IAEA back as Iran talks tough over nuke plan IAEA back as Iran talks tough over nuke plan
Saturday, April 08, 2006
LONDON, April 8 - According to an AFP report, international inspectors are due to begin another round of routine checks on Iranian nuclear facilities Saturday after a senior cleric vowed the Islamic regime would defend its nuclear program with its "last drop of blood".
International Atomic Energy Agency (IAEA) inspectors flew in to Iran on Friday to visit its uranium enrichment facility and other sites, an official of the Islamic republic's atomic energy agency said.
Mohammad Saidi, the Iranian agency's vice president, said the inspectors would start work on Saturday and visit the enrichment facility in Natanz and uranium conversion plant in Isfahan.
"We want our rights and nothing more, and we will resist until our last drop of blood," Hojatoleslam Ahmad Khatami said in a Friday prayer sermon broadcast on state radio.
"They want to create a crisis. The Security Council, which ought to be an instrument of justice, wants to create insecurity and injustice," the ultra-conservative cleric charged.
"They have set a one-month deadline for us to suspend our research on enrichment. They can set a one-month delay, one for a year or whatever they want. We will not renounce our rights."
A non-binding statement approved unanimously by the world body on March 29 gave the Islamic republic 30 days to abandon the sensitive nuclear work, but without issuing a threat of sanctions.
Iran has refused to freeze its nuclear research and developmen, which includes uranium enrichment, that it resumed in January, insisting on nuclear technology for peaceful purposes as its right.

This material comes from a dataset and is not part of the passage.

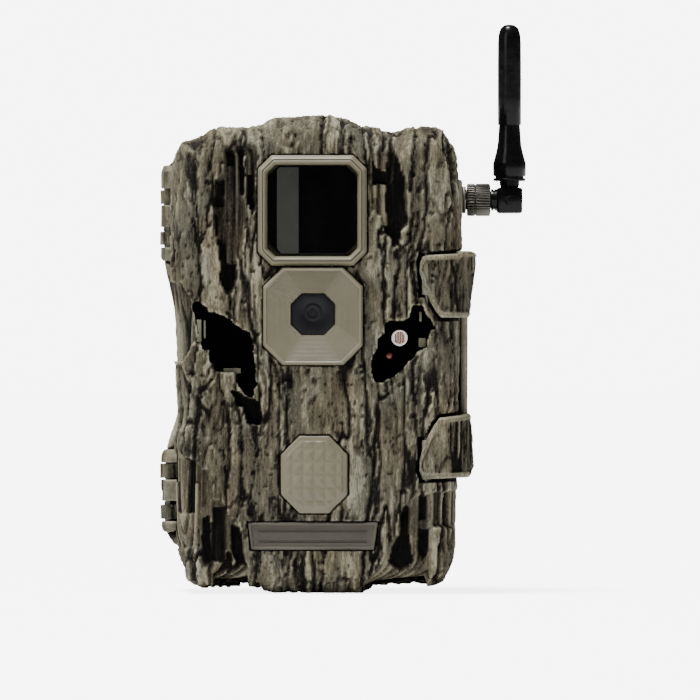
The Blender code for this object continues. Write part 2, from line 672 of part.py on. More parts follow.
def add_cells():
    """Four upright cells in each bay, every other one upside down."""
    for row in range(2):
        for column in range(4):
            body, cap, step = CELL_LENGTH - 1.2, 2.6, 0.5
            profile = [(0, CELL_LENGTH), (cap, CELL_LENGTH), (cap, body), (CELL_R - step, body)]
            profile += [(CELL_R, body - step), (CELL_R, step), (CELL_R - step, 0), (0, 0)]
            x = (column - 1.5) * CELL_PITCH
            low = bay_bottom(row) + (BAY_HEIGHT - CELL_LENGTH) / 2
            flipped = (row + column) % 2 == 1
            place = (x, CELL_Y, low + CELL_LENGTH if flipped else low)
            turn = (math.pi, 0, 0) if flipped else None
            turned(f"aa_cell_{row * 4 + column + 1}", profile, "cell_wrap", place, turn, 16)


def add_contacts():
    """The metal strips at the far ends of both bays."""
    half = 2 * CELL_PITCH - 1.0
    for name, low in (
        ("battery_contact_lower", bay_bottom(0) + GAP),
        ("battery_contact_upper", bay_bottom(1) + BAY_HEIGHT - GAP - CONTACT_THICKNESS),
    ):
        box(name, (-half, half), (1.0, 13.0), (low, low + CONTACT_THICKNESS), "contact_metal")


def add_modem():
    box("modem_board", (-28.0, 28.0), (18.5, 20.1), (72.0, 128.0), "circuit_board")
    box("modem_shield", (-17.0, 17.0), (20.4, 23.2), (84.0, 116.0), "chip_metal", 0.4)


def add_tripod_insert():
    insert = rod("tripod_insert", "z", TRIPOD_CENTRE, 4.5, (0.2, 9.0), "brass", 20)
    cut(insert, rod("tripod_thread", "z", TRIPOD_CENTRE, 3.1, (-2.0, 12.0), segments=20))


def add_power_port():
    x, y = PORT_CENTRE
    box("power_jack", (x - 4.7, x + 4.7), (y - 5, y + 5), (7.4, 12.1), "black_plastic")
    plug = box("power_port_plug", (x - 6, x + 6), (y - 4.5, y + 4.5), (1.2, 2.7), "seal_rubber", 0.4)
    join(plug, rod("port_plug_stem", "z", (x, y), 2.6, (2.0, 6.8), segments=16))


def make_tree_bracket():
    """A plate on the back with two toothed ribs that grip the trunk and pass the strap."""
    bracket = box("tree_bracket", (-27.0, 27.0), (HOUSING_BACK_Y + GAP, 33.3), (22.0, 120.0), "bark_plastic")
    teeth = 9
    pitch = (RIB_Z[1] - RIB_Z[0] - 8) / teeth
    outline = [(32.0, RIB_Z[0]), (RIB_BACK_Y - 2, RIB_Z[0])]
    for tooth in range(teeth):
        low = RIB_Z[0] + 4 + tooth * pitch
        outline += [(RIB_BACK_Y - 1.3, low), (RIB_BACK_Y, low + pitch / 2)]
    outline += [(RIB_BACK_Y - 1.3, RIB_Z[1] - 4), (RIB_BACK_Y - 2, RIB_Z[1]), (32.0, RIB_Z[1])]
    for name, x in (("left", (-RIB_X[1], -RIB_X[0])), ("right", RIB_X)):
        join(bracket, lengthwise(name + "_rib", outline, x))
    cut(bracket, box("strap_slot", (-30.0, 30.0), STRAP_SLOT_Y, STRAP_SLOT_Z))
    cut(bracket, rod("lock_cable_hole", "x", (37.6, 103.0), 3.3, (-30.0, 30.0), segments=20))
    return bracket


# Antenna


def add_antenna():
    axis = (ANTENNA_Y, ANTENNA_Z)
    rod("antenna_jack", "x", axis, 3.17, (37.0, 52.2), "brass", 20)
    lock = rod("jack_lock_nut", "x", axis, 4.7, (45.6, 46.6), "steel", 6)
    cut(lock, rod("jack_lock_bore", "x", axis, 3.5, (44.0, 48.0), segments=20))

    ridges = 36
    rim = []
    for point in range(2 * ridges):
        angle = math.pi * point / ridges
        radius = 4.95 if point % 2 == 0 else 4.6
        rim.append((ANTENNA_Y + radius * math.cos(angle), ANTENNA_Z + radius * math.sin(angle)))
    nut = lengthwise("antenna_nut", rim, (46.9, 54.1), "black_metal")
    cut(nut, rod("nut_thread", "x", axis, 3.5, (45.0, 52.6), segments=20))
    cut(nut, rod("nut_collar", "x", axis, 2.8, (51.0, 56.0), segments=20))

    elbow = rod("antenna_elbow", "x", axis, 2.5, (52.9, 56.6), "antenna_rubber", 20)
    join(elbow, rod("elbow_shoulder", "x", axis, 3.3, (54.4, 56.2), segments=20))
    join(elbow, box("elbow_base", (56.0, 57.0), (2.0, 10.0), (114.6, 122.4)))
    for name, y in (("near", (2.0, 3.9)), ("far", (8.1, 10.0))):
        cheek = box(f"elbow_cheek_{name}", (56.4, 63.8), y, (114.6, 122.4))
        join(elbow, cheek)
    pivot = (ELBOW_X, ANTENNA_Z - 0.2)
    cut(elbow, rod("elbow_bore", "y", pivot, 1.3, (-2.0, 14.0), segments=14))
    pin = rod("antenna_pivot_pin", "y", pivot, 1.0, (2.2, 9.8), "steel", 14)

    profile = [
        (0, WHIP_TOP_Z), (2.2, WHIP_TOP_Z - 0.4), (3.1, WHIP_TOP_Z - 1.6), (3.55, WHIP_TOP_Z - 4.0),
        (3.55, 141.6), (3.2, 141.2), (3.5, 136.2), (3.8, 134.2), (5.0, 130.0), (5.0, 126.0),
        (4.9, 124.7), (0, 124.7),
    ]
    local = [(radius, height - pivot[1]) for radius, height in profile]
    whip = turned("antenna_whip", local, "antenna_rubber", (ELBOW_X, ANTENNA_Y, pivot[1]), steps=24)
    tongue = box("whip_tongue", (ELBOW_X - 2.7, ELBOW_X + 2.7), (4.2, 7.8), (pivot[1], 125.6))
    eye = rod("whip_eye", "y", pivot, 2.7, (4.2, 7.8), segments=20)
    join(tongue, eye)
    join(whip, tongue)
    cut(whip, rod("whip_bore", "y", pivot, 1.3, (-2.0, 14.0), segments=14))
    return {"nut": nut, "elbow": [elbow, pin], "whip": whip}


# Axes that the moving pieces hang on


def axis_empty(name, place):
    empty = bpy.data.objects.new(name, None)
    PARTS.objects.link(empty)
    empty.location = Vector(place) * MM
    return empty


def hang(empty, *pieces):
    """Parents the pieces to the empty without moving them."""
    bpy.context.view_layer.update()
    for piece in pieces:
        piece.parent = empty
        piece.matrix_parent_inverse = empty.matrix_world.inverted()


def build():
    make_rear_housing()
    make_gasket()
    make_tree_bracket()
    make_battery_tray()
    add_cells()
    add_contacts()
    add_modem()
    add_tripod_insert()
    add_power_port()
    add_hinge_pins()
    antenna = add_antenna()

    door = [make_front_shell(), make_ir_bezel(), make_lens_plate(), make_led_board(), make_badge()]
    door += add_window_glass() + add_camera_module() + add_motion_sensor() + add_light_sensor()
    door += [make_eye_insert("sensor_insert", RIGHT_EYE), make_eye_insert("microphone_insert", LEFT_EYE)]
    door += [make_main_board(), make_control_panel()] + add_controls() + add_memory_card()
    door += add_latch_pins()
    lever = make_latch()

    door_axis = axis_empty("door_axis", (HINGE_X, SEAM_Y, 0.0))
    latch_axis = axis_empty("latch_axis", (*LATCH_PIVOT, 0.0))
    elbow_axis = axis_empty("antenna_axis", (ELBOW_X, ANTENNA_Y, ANTENNA_Z))
    hang(door_axis, latch_axis, *door)
    hang(latch_axis, lever)
    hang(elbow_axis, antenna["nut"], antenna["whip"], *antenna["elbow"])


build()
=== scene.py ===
"""Trail camera: the looks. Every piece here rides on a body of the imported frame.

Sizes are in millimetres in the frame's axes (+Z up, the camera faces -Y) and MM turns them into metres.
"""

import math

import bmesh
import bpy
import numpy as np
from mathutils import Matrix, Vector


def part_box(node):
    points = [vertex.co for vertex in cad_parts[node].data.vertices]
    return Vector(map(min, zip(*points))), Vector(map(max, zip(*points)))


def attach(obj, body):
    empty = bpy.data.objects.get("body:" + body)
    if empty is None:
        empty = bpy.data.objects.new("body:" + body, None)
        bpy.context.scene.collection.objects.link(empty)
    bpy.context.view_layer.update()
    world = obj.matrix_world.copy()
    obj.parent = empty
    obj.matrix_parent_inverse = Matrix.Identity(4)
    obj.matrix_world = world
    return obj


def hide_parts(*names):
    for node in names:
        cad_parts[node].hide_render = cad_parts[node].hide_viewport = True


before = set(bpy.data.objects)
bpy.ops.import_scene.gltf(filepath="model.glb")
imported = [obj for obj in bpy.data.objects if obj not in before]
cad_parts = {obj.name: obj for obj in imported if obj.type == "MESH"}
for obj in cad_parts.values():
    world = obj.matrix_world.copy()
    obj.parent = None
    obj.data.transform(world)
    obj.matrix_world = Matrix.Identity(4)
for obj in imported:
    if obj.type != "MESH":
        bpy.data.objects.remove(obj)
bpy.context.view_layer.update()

MM = 0.001

# Places of the CAD model, in millimetres

def node_box(node):
    """A node's lowest and highest corners at rest, in millimetres."""
    low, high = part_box(node)
    return np.array(low) / MM, np.array(high) / MM


SEAM_Y = -4.0
HALF_SEAM = 0.15
DOOR_RIM_Y = SEAM_Y - HALF_SEAM
HOUSING_RIM_Y = SEAM_Y + HALF_SEAM
DOOR_FACE_Y = node_box("front_shell")[0][1]
HOUSING_FACE_Y = node_box("rear_housing")[1][1]
MID_Z = 71.5

# The silhouette of the case, counter-clockwise from the base (x, z)

RIGHT_SIDE = [
    (14.8, 0.2), (20.4, 2.2), (31.7, 2.8), (38.0, 3.3), (41.2, 6.2), (42.5, 11.0), (43.1, 20.3),
    (43.6, 40.0), (43.9, 60.0), (44.3, 82.0), (44.8, 102.8), (44.5, 113.0), (44.0, 124.5),
]
TOP_SIDE = [
    (43.2, 133.0), (40.8, 136.9), (38.0, 139.0), (34.4, 140.3), (30.0, 139.0), (24.9, 138.5),
    (20.0, 139.2), (14.0, 140.7), (8.4, 142.5), (2.0, 143.2), (-5.0, 142.9), (-11.4, 142.2),
    (-16.2, 139.3), (-23.0, 138.9), (-29.9, 139.0), (-34.0, 136.6), (-39.5, 134.6),
]
BOTTOM_SIDE = [
    (-38.6, 7.0), (-36.5, 4.3), (-32.0, 2.6), (-26.0, 2.7), (-19.0, 2.8), (-13.0, 0.8), (-6.0, 0.0),
    (5.0, 0.0),
]
DOOR_LEFT_SIDE = [
    (-41.7, 130.0), (-42.6, 124.0), (-42.8, 110.0), (-42.7, 97.0), (-42.0, 88.0), (-40.9, 79.0),
    (-40.6, 66.0), (-40.4, 53.0), (-41.8, 47.6), (-42.3, 40.0), (-42.0, 20.0), (-40.6, 13.4),
]
HOUSING_LEFT_SIDE = [
    (-42.4, 129.8), (-44.2, 127.4), (-44.8, 123.6), (-44.9, 112.0), (-44.8, 102.0), (-44.5, 98.0),
    (-43.3, 93.0), (-42.2, 88.0), (-41.2, 79.0), (-40.8, 66.0), (-40.8, 55.0), (-42.2, 49.4),
    (-44.3, 42.6), (-44.7, 36.0), (-44.7, 22.0), (-44.2, 17.8), (-42.6, 15.2), (-40.2, 12.8),
]


# Noise: every value comes from hashed lattice points, so each run gives the same relief.
# The last argument of every noise call is its seed.

X_FACTOR, Y_FACTOR, Z_FACTOR, SEED_FACTOR = 374761393, 668265263, 2246822519, 3266489917
WORD = 2**32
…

Tehran vehemently denies it has ambitions of building a nuclear bomb and says its nuclear energy program is purely peaceful.
Meanwhile, Khatami said the past week of Iranian military maneuvers in the strategic Persian Gulf, in which missiles were tested, aimed to show that "if the enemies try to attack Islamic Iran, they will receive a severe smacking."

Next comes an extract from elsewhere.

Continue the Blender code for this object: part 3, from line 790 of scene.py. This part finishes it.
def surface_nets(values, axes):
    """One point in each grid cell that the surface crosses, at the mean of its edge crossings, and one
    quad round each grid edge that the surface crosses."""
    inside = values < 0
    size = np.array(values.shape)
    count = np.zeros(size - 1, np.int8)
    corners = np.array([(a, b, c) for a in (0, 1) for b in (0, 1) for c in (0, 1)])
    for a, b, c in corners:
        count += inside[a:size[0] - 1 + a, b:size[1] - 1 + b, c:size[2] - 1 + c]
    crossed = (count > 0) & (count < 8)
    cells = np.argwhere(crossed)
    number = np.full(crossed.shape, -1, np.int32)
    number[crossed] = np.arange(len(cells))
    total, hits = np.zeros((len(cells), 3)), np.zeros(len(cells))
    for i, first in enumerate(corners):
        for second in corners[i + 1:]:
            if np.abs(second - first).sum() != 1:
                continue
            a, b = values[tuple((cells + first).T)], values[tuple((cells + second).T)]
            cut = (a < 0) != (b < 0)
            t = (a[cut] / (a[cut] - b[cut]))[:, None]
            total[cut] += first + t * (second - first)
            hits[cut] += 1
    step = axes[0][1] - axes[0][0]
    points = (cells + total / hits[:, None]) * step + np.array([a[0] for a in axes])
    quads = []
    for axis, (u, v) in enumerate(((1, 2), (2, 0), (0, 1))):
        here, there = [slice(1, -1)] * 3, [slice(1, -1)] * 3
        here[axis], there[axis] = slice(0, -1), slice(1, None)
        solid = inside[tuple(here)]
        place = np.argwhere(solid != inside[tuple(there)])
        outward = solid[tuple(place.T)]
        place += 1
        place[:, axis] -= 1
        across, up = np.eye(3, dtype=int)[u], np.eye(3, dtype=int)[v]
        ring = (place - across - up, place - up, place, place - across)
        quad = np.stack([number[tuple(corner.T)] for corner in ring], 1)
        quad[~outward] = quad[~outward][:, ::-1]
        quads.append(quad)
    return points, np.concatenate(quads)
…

The IAEA visit starting Friday was planned months ago and is not linked to the Security Council statement of late March, Aliasghar Soltanieh, Iran's representative to the IAEA said, quoted by the semi-official news agency Mehr.
"The inspections to be carried out in the coming days are routine inspections within the framework of the (nuclear) Non-Proliferation Treaty and not linked to the statement," he said.

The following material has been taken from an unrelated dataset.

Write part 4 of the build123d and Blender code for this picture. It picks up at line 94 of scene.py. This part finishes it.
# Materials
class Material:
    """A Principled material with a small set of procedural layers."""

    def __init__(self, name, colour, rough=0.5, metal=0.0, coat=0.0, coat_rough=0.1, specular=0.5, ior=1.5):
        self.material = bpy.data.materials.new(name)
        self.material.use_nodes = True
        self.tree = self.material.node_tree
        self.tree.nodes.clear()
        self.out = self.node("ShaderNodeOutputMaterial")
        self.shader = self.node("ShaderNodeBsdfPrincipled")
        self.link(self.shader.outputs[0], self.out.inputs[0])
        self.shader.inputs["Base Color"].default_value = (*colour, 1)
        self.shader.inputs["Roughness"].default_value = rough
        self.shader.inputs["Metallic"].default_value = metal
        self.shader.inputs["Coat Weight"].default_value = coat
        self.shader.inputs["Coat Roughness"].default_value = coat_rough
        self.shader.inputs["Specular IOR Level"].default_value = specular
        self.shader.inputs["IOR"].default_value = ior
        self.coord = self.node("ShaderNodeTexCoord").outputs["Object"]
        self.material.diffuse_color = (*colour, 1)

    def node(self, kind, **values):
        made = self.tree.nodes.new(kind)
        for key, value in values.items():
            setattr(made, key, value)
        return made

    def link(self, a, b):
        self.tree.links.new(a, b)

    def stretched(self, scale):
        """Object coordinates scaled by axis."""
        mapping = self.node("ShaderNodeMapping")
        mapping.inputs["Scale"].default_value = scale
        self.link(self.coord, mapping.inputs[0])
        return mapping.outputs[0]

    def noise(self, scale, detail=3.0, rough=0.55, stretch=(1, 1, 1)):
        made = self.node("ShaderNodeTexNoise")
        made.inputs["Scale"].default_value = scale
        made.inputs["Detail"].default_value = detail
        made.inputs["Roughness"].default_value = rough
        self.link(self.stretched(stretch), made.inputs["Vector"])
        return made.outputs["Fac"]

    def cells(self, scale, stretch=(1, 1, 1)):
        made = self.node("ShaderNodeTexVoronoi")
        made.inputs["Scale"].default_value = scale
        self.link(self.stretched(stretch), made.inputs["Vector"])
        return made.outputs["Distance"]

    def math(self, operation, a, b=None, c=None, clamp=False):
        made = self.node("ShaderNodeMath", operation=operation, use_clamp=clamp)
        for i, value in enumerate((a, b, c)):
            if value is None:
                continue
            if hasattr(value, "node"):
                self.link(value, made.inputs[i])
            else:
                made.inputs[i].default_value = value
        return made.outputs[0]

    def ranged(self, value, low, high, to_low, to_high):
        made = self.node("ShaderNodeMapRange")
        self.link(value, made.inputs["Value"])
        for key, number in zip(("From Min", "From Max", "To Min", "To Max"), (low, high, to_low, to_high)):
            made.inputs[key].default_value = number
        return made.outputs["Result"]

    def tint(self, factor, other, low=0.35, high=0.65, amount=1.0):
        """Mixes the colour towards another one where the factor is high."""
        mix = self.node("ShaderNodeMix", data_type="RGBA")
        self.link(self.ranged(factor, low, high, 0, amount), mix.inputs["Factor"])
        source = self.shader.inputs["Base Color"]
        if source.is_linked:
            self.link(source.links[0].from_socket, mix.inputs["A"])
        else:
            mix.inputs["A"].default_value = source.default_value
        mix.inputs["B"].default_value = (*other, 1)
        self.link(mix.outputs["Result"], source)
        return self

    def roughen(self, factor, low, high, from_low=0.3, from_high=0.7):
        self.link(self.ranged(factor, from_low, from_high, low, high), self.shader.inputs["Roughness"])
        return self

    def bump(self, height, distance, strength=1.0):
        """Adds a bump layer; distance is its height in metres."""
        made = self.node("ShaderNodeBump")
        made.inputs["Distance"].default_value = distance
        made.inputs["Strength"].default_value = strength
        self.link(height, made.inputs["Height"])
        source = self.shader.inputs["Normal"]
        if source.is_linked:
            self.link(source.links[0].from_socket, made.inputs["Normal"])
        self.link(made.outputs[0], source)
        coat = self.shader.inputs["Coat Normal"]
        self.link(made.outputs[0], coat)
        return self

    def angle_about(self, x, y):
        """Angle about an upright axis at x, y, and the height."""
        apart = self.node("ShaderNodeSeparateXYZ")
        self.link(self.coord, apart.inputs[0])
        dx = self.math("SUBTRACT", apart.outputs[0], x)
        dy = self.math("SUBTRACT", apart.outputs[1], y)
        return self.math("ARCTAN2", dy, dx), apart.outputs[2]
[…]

IAEA head Mohamed ElBaradei will visit Iran next week, a diplomat with the agency said in Vienna on Friday.
"The IAEA director general Mohamed ElBaradei will be travelling to Tehran to meet with senior officials for discussions related to outstanding safeguard verification issues and other confidence building measures requested by the IAEA board of governors," the diplomat said.
The diplomat did not say on what day ElBaradei would go to Iran.
"This visit will provide Iran an opportunity ... to come forward with information required by the IAEA to fill in the gaps in the history of Iran's nuclear activities," he said.
"He's not going there to negotiate any settlement. His going there is part of an ongoing verification process and this requires face-to-face contact."
ElBaradei said Thursday he hoped for "cooperation and transparency" from Tehran over its nuclear power standoff.
"There are still outstanding issues in Iran that we need to clarify," he told a Madrid news conference.
"I hope we will get the maximum cooperation and transparency from Iran that will enable us to provide a positive report, but I can only tell you that when our inspectors come back," he said.